What we have said above is not in conflict with Houston Natural Gas Co., 9 T.C. 570; affd. (CA-5), 178 Fed.(2d) 46. In the Houston Natural Gas Co. case the parent, having acquired some bonds of its subsidiary at $310,000 less than par, liquidated and dissolved the subsidiary, and in so doing acquired all the subsidiary's assets, To liquidate, however, the subsidiary had to pay off all its obligations and as a consequence, we held that by receipt of the assets the parent received payment of the par value of the bonds held by it and thus realized a gain of $310,000 above cost of the bonds. The taxpayer argued that no gain or loss was recognizable under section 113(b)(6) on the complete liquidation of a subsidiary, but that section was held to apply only to the distribution of assets remaining after discharge of liabilities and not to apply to the parent's receipt of property qua bondholder, as distinguished from the remaining property which it received qua stockholder.
The merger of a subsidiary with its parent under the facts stipulated in the instant case presents no corresponding situation. The one here involved was authorized and carried out under section 2091 of the Code of Delaware, which expressly permits a foreign subsidiary to merge with a domestic corporation. By virtue of the merger the subsidiary ‘shall cease‘ to exist and all its properties‘ shall be vested in‘ the surviving corporation. But such vesting has nothing of the character of a distribution in liquidation, for ‘all debts, liabilities and duties of the respective constituent corporations shall thenceforth attach to said resulting or surviving corporation, and may be enforced against it to the same extent as if said debts, liabilities and duties had been incurred or contracted by it.‘ Sec. 2092, Code of Delaware. Thus, no discharge of liabilities was contemplated or required by the act of merger, and, as petitioner did not own any bonds of Stanley-Davis-Clark, there is an additional reason why the principle of Houston Natural Gas Co., supra, has no application, for the parent had no creditor's claim which receipt of the subsidiary's assets could discharge. While the Delaware statute provides that liabilities shall attach to the surviving corporation, that general provision is supplemented by section 2096, which reads, in pertinent part, as follows:
Powers of Corporation Resulting From or Surviving Consolidation or Merger: When two or more corporations are consolidated or merged, the corporation resulting from or surviving such consolidation or merger shall have power and authority to issue bonds or other obligations, negotiable or otherwise, * * * to an amount sufficient with its capital stock to provide for all the payments it will be required to make, or obligations it will be required to assume, in order to effect such consolidation or merger; * * *
Upon the effecting of the merger in the instant case Stanley-Davis-Clark ceased to exist and petitioner was the surviving corporation. As we have already pointed out, petitioner acquired the assets of Stanley-Davis-Clark in the merger under an agreement which excluded assumption of liability on the Stanley-Davis-Clark bonds, but required the issuance of its own bonds. Petitioner's bond issue of $2,160,000 was effected in accordance with the Delaware statute quoted above, and in doing so it had neither gain nor loss.

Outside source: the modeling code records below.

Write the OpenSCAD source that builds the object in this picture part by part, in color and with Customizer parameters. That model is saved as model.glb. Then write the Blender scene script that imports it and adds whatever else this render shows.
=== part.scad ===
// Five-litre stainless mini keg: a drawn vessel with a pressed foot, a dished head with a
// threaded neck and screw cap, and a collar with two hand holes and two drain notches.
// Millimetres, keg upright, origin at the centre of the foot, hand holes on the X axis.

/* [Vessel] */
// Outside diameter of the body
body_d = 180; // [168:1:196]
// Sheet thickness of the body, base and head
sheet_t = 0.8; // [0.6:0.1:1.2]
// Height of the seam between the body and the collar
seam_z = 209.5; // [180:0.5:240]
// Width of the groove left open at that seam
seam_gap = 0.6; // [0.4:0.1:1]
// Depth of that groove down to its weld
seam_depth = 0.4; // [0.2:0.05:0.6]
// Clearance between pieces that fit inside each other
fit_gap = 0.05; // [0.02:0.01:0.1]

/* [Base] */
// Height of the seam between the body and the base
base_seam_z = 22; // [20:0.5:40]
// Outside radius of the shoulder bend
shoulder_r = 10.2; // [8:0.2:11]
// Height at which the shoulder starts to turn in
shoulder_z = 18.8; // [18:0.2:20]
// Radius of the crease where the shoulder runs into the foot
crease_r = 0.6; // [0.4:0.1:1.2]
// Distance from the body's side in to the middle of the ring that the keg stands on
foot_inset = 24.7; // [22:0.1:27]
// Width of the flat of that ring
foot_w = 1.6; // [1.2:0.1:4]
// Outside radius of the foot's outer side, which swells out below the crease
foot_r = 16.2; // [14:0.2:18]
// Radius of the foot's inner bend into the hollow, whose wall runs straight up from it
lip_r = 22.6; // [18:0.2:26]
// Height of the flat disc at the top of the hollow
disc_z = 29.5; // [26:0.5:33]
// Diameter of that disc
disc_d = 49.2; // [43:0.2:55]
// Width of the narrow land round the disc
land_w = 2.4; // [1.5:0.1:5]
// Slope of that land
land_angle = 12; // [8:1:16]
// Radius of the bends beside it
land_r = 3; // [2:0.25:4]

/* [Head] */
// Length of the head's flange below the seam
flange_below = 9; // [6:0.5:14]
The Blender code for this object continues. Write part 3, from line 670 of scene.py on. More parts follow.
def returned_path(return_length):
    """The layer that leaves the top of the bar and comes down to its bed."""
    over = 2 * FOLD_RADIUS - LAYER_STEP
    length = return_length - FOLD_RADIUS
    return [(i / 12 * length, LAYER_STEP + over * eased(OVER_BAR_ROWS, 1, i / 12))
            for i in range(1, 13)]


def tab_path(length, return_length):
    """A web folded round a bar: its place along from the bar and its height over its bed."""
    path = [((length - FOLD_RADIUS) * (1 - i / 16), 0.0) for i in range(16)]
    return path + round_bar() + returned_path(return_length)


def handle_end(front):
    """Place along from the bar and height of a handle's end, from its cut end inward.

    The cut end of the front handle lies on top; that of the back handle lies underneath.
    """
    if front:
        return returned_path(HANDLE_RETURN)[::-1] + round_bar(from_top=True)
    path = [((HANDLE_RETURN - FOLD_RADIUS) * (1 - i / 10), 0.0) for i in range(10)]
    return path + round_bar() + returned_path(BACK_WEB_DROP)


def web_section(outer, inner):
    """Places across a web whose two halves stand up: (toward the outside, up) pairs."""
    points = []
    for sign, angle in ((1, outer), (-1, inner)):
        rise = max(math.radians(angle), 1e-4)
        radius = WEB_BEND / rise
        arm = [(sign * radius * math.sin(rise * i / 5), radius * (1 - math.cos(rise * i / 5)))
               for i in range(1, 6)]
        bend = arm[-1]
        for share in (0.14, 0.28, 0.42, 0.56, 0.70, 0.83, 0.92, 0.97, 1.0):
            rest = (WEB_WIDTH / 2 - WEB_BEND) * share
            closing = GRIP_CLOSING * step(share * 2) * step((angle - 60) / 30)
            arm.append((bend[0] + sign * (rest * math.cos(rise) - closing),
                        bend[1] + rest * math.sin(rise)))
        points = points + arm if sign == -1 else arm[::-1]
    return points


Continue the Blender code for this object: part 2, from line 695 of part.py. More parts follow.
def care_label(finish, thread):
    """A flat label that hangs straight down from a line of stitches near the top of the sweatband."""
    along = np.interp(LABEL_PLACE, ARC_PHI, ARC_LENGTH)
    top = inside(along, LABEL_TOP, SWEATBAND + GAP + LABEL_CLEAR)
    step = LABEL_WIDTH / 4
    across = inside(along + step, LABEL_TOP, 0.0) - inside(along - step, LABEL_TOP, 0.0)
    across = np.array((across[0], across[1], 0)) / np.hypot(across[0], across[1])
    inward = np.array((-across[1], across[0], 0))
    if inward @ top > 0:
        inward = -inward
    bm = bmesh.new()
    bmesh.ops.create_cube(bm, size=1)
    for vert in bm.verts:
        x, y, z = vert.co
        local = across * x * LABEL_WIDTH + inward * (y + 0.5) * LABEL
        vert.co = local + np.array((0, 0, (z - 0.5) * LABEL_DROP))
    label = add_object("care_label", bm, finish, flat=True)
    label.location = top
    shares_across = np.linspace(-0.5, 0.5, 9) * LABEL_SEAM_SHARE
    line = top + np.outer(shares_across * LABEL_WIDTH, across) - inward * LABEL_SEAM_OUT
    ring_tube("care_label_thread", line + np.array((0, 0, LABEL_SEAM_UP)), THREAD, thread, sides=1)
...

The authorities cited and relied upon by the Commissioner are United States v. Kirby Lumber Co., 284 U.S. 1; Helvering v. American Chicle Co., supra; Commissioner v. Coastwise Transp. Corporation, 71 Fed.(2d) 104; and L. D. Coddon & Bros., Inc., 37 B.A., 393. All of the foregoing cases were cases where the bonds or notes purchased were either the obligations of the corporations purchasing them or were bonds or notes which the purchasing corporation had definitely assumed and agreed to pay. In other words, the bonds or notes represented indebtedness which the purchaser was personally obligated to pay. See also Commissioner v. Jackson, 336 U.S. 28. In the Jacobson case the Supreme Court pointed out that ‘at the time of their purchase the respondent (Jacobson) was unconditionally and primarily bound to pay their face amounts on May 1, 1942, with interest.‘
We have no such situation here. Petitioner was at no time obligated to pay the face amount of the Stanley-Davis-Clark Corporation bonds of $2,400,000. In the transaction it only obligated itself to pay in exchange $2,160,000 of bonds. That much it did pay by the exchange in question and in doing so it realized no gain. Ernst Kern Co., supra. This issue is decided for petitioner.
Reviewed by the Court.
Decision will be entered under Rule 50.
MURDOCK, HILL, DISNEY, HARLAN, and LeMIRE, JJ., dissent.